If you are currently in a relationship but are interested in expanding your horizons in this way, it is important to have an honest talk with your current partner before delving into the poly lifestyle – if you don’t, and tell your partner about interactions with other people after the fact, you can’t blame them for viewing this as cheating.

When talking to your current partner about polyamory, give them a chance to properly digest the idea and think it through, while taking care that you don’t make them feel unwanted, unattractive or less than enough.
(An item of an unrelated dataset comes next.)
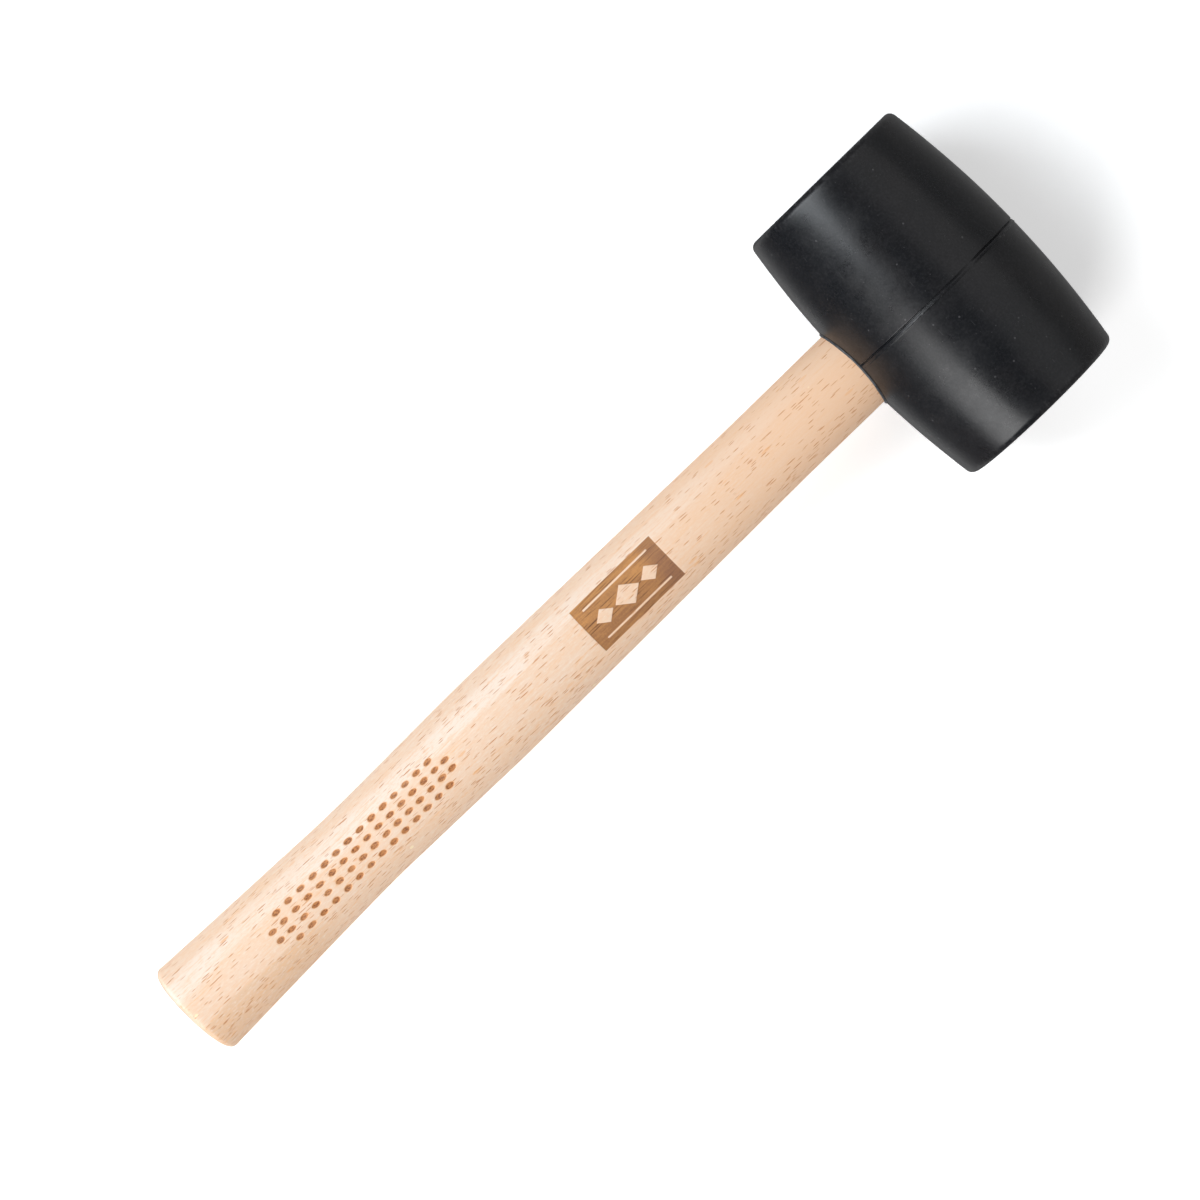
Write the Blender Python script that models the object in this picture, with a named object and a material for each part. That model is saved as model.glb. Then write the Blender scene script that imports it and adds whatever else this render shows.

Assure them that your interest in exploring polyamory has nothing to do with not wanting a relationship with them, but rather with you wanting to expand the reach of your emotional and physical intimacy to include other people.

If you’re thinking of giving polyamorous relationships a shot in order to salvage an existing relationship that’s on its last legs, though, you’ll quickly find that not being honest about the reason for your curiosity won’t serve you well – in poly relationships, or otherwise.

Safe and healthy polyamorous relationships are based on a few key principles:

Consent: Essential to polyamory, consent forms the foundation of this type of relationship – this pertains to everything related, from the partners involved to the type of interaction with partners.

Communication: If consent is key, so is communication, as consent can only be obtained when things are discussed.

Trust: Even if they’re not monogamous, trust between everyone in the relationship is still vital for poly people.

Honesty: Of course, all of the principles mentioned above come to nothing when everyone isn’t honest.

In short, a healthy polyamorous relationship is one that all partners consent to be in, where trust, honesty and communication among partners make everyone feel validated and happy. Three’s a crowd? On the contrary – if you’re up to it and everyone agrees, the more the merrier!